问题
In a simple list, ex :
struct Node {
Node *next;
void *data;
}
is there any problem if i allocate Node and Data in a single allocation (provided i know the size), like
Node * t = (Node*)malloc(sizeof(Node) + DataSize));
and always assign data at the end of allocated chunk,
t->data = (BYTE*)t+ sizeof(Node); /* BYTE is byte length, can use char in gcc */
Node and data will get deleted in a sinlge go, so there no real problem tighlty coupling them (by design )
I am looking at Portability issues (specifically with Packing) or other unknown issues ?
Is this way of allocation safe and portable ?
回答1:
As dirkgently said, don't case the return of malloc() in C, doing so is useless and can hide errors.

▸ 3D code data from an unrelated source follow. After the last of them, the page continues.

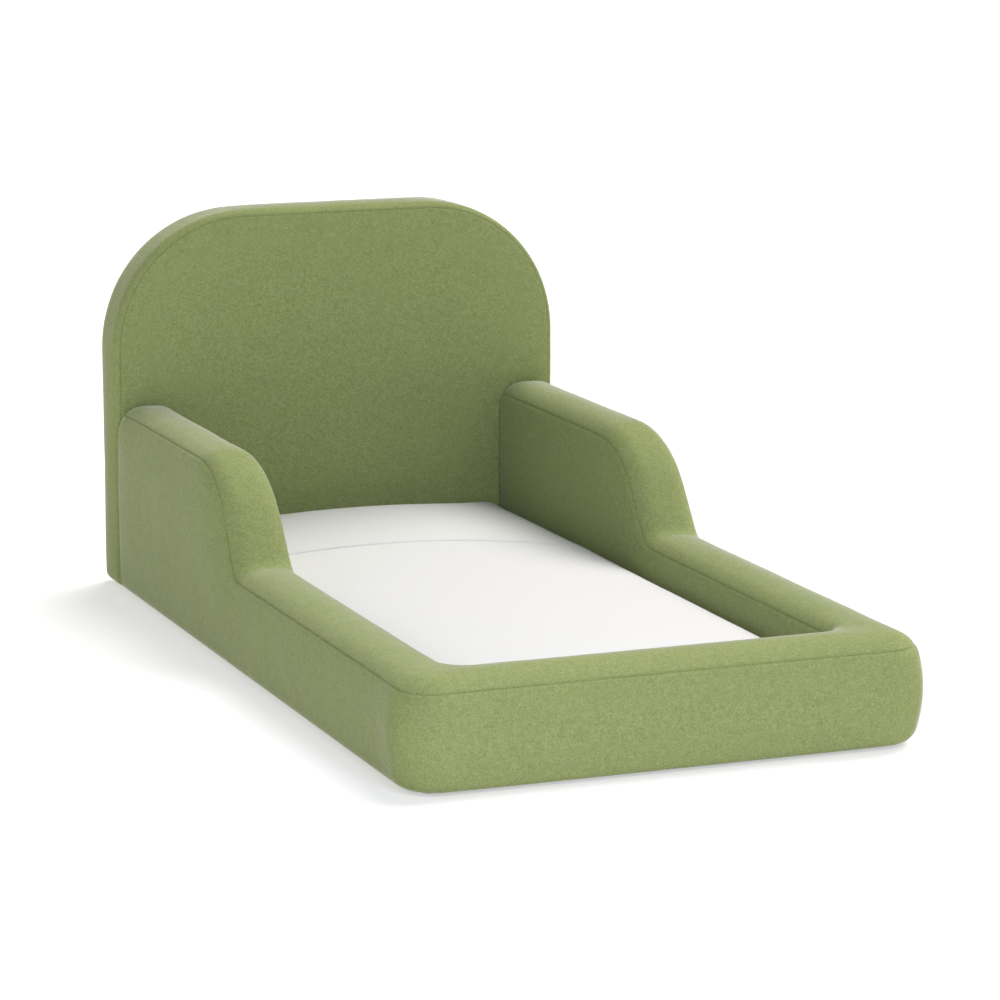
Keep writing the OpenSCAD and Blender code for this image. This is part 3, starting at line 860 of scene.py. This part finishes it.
# How far the stuffing fills out the top, the sides and the two corners at the foot, and a corner's reach
TOP_CROWN = 7
SIDE_BULGE = 2
CORNER_BULGE = 17
CORNER_SPREAD = 105
# Rounding of the outer bottom edge
SIDE_BASE_R = 20
CORNER_BASE_R = 23
# Where the corner zone starts on a side and on the foot, measured from the corner
CORNER_ZONE = 370
# Places of the seams round the top edges, up from the side
RAIL_SEAM = math.radians(30)
ARM_SEAM = math.radians(46)
# The inner cloth turns in under its foam FOLD_RISE above the skirt, and is free from FOLD_ROOM above that.
# The fold's middle row is FOLD_IN of the way to the bare board and FOLD_LOW above the skirt
FOLD_RISE = 8
FOLD_ROOM = 6
FOLD_IN = 0.35
FOLD_LOW = 2
# Rows on the bare board, measured down from the skirt
BARE_DROPS = (1, 12, 28)
# Numbers of stations along the surround and of rows across it
END_STATIONS = 10
ARM_STATIONS = 48
SHOULDER_STATIONS = 20
SLOPE_STATIONS = 8
TOE_STATIONS = 8
RAIL_STATIONS = 52
CORNER_STATIONS = 66
FOOT_STATIONS = 12
SIDE_ROWS = 22
BAND_ROWS = 8
EDGE_STEPS = 3
BASE_STEPS = 5

# What a station of the path holds: a point and an outward normal on its outer and on its inner edge, the
# direction that the path runs in, the height and slope of its top, how far its end is rounded in, and how
# full it is, from 0 on a straight to 1 in the middle of a corner
OUTER, OUTER_N, INNER, INNER_N, RUN = (slice(k, k + 2) for k in (0, 2, 4, 6, 8))
TOP, SLOPE, END_IN, FULL = 10, 11, 12, 13


def station(outer, outer_n, inner, inner_n, run, top, slope=0.0, end_in=0.0, full=0.0):
    return (*outer, *outer_n, *inner, *inner_n, *run, top, slope, end_in, full)


def with_mirror(stations):
    """Every station, then their mirror images from the centre line back to the left arm's end."""
    rows = np.array(stations)
    flip = rows[-2::-1].copy()
    for part in (OUTER, OUTER_N, INNER, INNER_N):
        flip[:, part.start] *= -1
    flip[:, RUN.start + 1] *= -1
    flip[:, SLOPE] *= -1
    return np.concatenate([rows, flip])


def top_stations():
    """[distance from the headboard, height, slope] along a side, from the headboard to past the step."""
    drop = ARM_H - RAIL_H
    turn = (SHOULDER_R + TOE_R) * (1 - math.cos(STEP_ANGLE))
    slope_len = (drop - turn) / math.sin(STEP_ANGLE)
    step_end = ARM_LEN + (SHOULDER_R + TOE_R) * math.sin(STEP_ANGLE) + slope_len * math.cos(STEP_ANGLE)
    rows = []
    for a in np.linspace(0, math.pi / 2, END_STATIONS):
        rows.append((ARM_END_R * (1 - math.cos(a)), ARM_H - ARM_END_R * (1 - math.sin(a)), 0))
    for d in np.linspace(ARM_END_R, ARM_LEN, ARM_STATIONS)[1:]:
        rows.append((d, ARM_H, 0))
    for a in np.linspace(0, STEP_ANGLE, SHOULDER_STATIONS)[1:]:
        rows.append((ARM_LEN + SHOULDER_R * math.sin(a), ARM_H - SHOULDER_R * (1 - math.cos(a)), a))
    start = rows[-1]
    for k in range(1, SLOPE_STATIONS):
        s = slope_len * k / SLOPE_STATIONS
        rows.append((start[0] + s * math.cos(STEP_ANGLE), start[1] - s * math.sin(STEP_ANGLE), STEP_ANGLE))
    for a in np.linspace(STEP_ANGLE, 0, TOE_STATIONS):
        rows.append((step_end - TOE_R * math.sin(a), RAIL_H + TOE_R * (1 - math.cos(a)), a))
    return rows, step_end


def corner_track(corner_in, radius):
    """Points, outward normals and directions down a side, round a corner and along the foot, evenly
    spaced. The corner's arc has its centre corner_in from both edges of the bed."""
    reach = CORNER_ZONE - corner_in
    centre = np.array([HALF_W - corner_in, FOOT_Y + corner_in])
    arc = radius * math.pi / 2
    points, normals, runs = [], [], []
    for s in np.linspace(0, 2 * reach + arc, CORNER_STATIONS):
        if s < reach:
            angle, along = 0.0, np.array([0, reach - s])
        elif s > reach + arc:
            angle, along = math.pi / 2, np.array([-(s - reach - arc), 0])
        else:
            angle, along = (s - reach) / radius, np.zeros(2)
        normal = np.array([math.cos(angle), -math.sin(angle)])
        points.append(centre + radius * normal + along)
        normals.append(normal)
        runs.append(np.array([-math.sin(angle), -math.cos(angle)]))
    return points, normals, runs


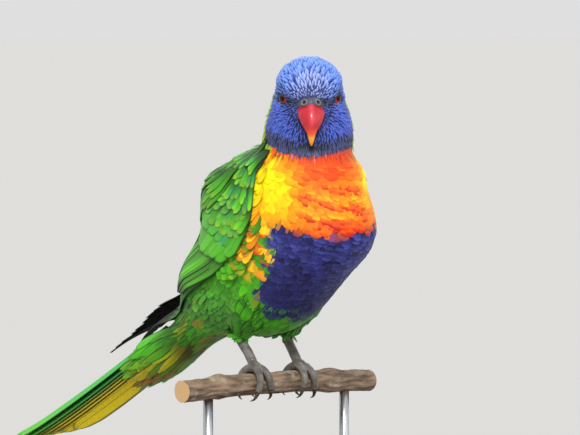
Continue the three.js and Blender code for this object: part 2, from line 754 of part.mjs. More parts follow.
function birdGroup() {
  const group = new THREE.Group();
  group.position.set(0, -PERCH_AHEAD, PERCH_HEIGHT);
  group.add(headGroup());
  group.add(meshOf("neck", makeNeck(), COLOURS.neckBlue));
  group.add(meshOf("torso", makeTorso(), COLOURS.breastOrange));
  group.add(meshOf("tail", makeTail(), COLOURS.tailGreen));
  for (const [side, suffix] of SIDES) {
    group.add(meshOf(`wing_${suffix}`, makeWing(side), COLOURS.wingGreen));
    group.add(meshOf(`thigh_${suffix}`, makeThigh(side), COLOURS.thighGreen));
    group.add(meshOf(`foot_${suffix}`, makeFoot(side), COLOURS.footGrey));
    for (const toe of TOES) {
      group.add(meshOf(`claw_${toe.name}_${suffix}`, makeClaw(side, toe), COLOURS.clawDark, 0.4));
    }
  }
  group.add(meshOf("perch", makePerch(), COLOURS.bark));
  return group;
}

const lorikeet = new THREE.Group();
lorikeet.add(birdGroup());
for (const [side, suffix] of SIDES) {
  lorikeet.add(meshOf(`stand_rod_${suffix}`, makeRod(side), COLOURS.steel, 0.3, 1));
}
lorikeet.add(meshOf("stand_base", makeBase(), COLOURS.darkWood, 0.5));

export default lorikeet;
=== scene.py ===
# %% [markdown]
# # A rainbow lorikeet on a display stand
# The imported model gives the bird's solids in metres, with Z up. This lesson dresses them: a coat of
# small feathers over one skin, detailed wing and tail feathers, a horn bill, eyes, feet and a stand.
# The frame is loaded first.

# %% Load the frame
import math
import bmesh
import bpy
import numpy as np
from mathutils import Matrix, Vector
from mathutils.bvhtree import BVHTree


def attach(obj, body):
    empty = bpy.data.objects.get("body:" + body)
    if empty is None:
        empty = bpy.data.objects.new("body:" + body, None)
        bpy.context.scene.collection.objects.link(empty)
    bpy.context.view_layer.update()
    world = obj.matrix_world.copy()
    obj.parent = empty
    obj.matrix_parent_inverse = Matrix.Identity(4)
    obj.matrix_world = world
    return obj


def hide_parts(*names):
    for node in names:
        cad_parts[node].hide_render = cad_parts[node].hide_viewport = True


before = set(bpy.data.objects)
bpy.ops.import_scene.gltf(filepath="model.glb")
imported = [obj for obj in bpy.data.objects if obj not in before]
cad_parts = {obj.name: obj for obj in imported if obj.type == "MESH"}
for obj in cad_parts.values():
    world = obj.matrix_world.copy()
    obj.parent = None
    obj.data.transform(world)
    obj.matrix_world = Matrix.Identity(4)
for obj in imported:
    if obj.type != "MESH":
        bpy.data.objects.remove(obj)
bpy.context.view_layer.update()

# %% [markdown]
# ## Sizes and colours
# The bird's own places are in millimetres from the middle of the branch that it grips, as in the
# source of the solids. Colours are written as the eye reads them and turned into linear light,
# because a shader works in linear light.

# %% Sizes
MM = 0.001
BIRD_AT = np.array([0.0, -12.0, 46.0])
HEAD_AT = np.array([0.0, -21.0, 124.0])
HEAD_YAW = math.radians(-39.5)
HEAD_PITCH = math.radians(12)
SIDES = [(1, "left"), (-1, "right")]

BODY_AXIS = [
    (-21, 109), (-19.5, 98), (-14.5, 84), (-5, 68), (11, 50),
    (31, 33.5), (55, 20.5), (80, 9.5), (110, -5), (150, -25),
]


def linear(code):
    """A colour written as six hex digits, as linear red, green and blue."""
    values = np.array([int(code[i:i + 2], 16) / 255 for i in (0, 2, 4)])
    low = values / 12.92
    high = ((values + 0.055) / 1.055) ** 2.4
    return np.where(values <= 0.04045, low, high)


def rgba(code):
    return (*linear(code), 1.0)


def colours(codes):
    return [linear(code) for code in codes.split()]


# %% Colours of the plumage, from the crown to the tail
CROWN_BLUE, CROWN_TIP, CROWN_SHAFT = colours("2a4fc0 6a90ec a4bcff")
FOREHEAD_BLUE, FOREHEAD_TIP = colours("6474c8 a6b4f0")
CHEEK_BLUE, CHEEK_TIP = colours("0e1c68 3c58c8")
HOOD_SLATE, SLATE_TIP = colours("110f22 211e38")
BAND_RED, SCALLOP_RED = colours("fb4406 c82604")
BREAST_ORANGE, BREAST_GOLD, BREAST_YELLOW = colours("ff7f02 fda508 ffe400")
BELLY_INDIGO, BELLY_DARK, BELLY_EDGE = colours("26276c 121240 40449c")
FLANK_YELLOW, FLANK_RED, THIGH_GREEN = colours("fdc01c e2451c 3a8c18")
VENT_GREEN, VENT_YELLOW, VENT_ORANGE = colours("48ac10 d9c81c c4681c")
COLLAR_LIME, BACK_GREEN, BACK_DARK = colours("b4d61e 44ac20 22781e")
COVERT_GREEN, COVERT_TEAL = colours("3fa034 2f8c54")
WING_GREEN, FLIGHT_GREEN = colours("50b418 5cc60e")
SHAFT_GREEN, TIP_BLACK = colours("1c4a10 10140f")
TAIL_GREEN, TAIL_TEAL = colours("2fae24 16964e")
TAIL_OLIVE, TAIL_EDGE = colours("e8d20c 1d2a08")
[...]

Also, to compute the address following the Node header, I find it cleaner to do it like this:
t->data = t + 1;
This works because t is a typed pointer, so arithmetic on it works fine. Adding one increments it by the size of the pointed-to data, i.e. sizeof (Node) in this case. I find this usage idiomatic for this particular case, of computing the address immediately following something just malloc()ed (when that "something" is a well-defined type with a statically known size, as the Node struct in this case, of course).
This has the following benefits:
- No repetition of the type name.
- No
sizeof, so shorter. - Again, no cast.
- Very simple arithmetic involved, easy to read.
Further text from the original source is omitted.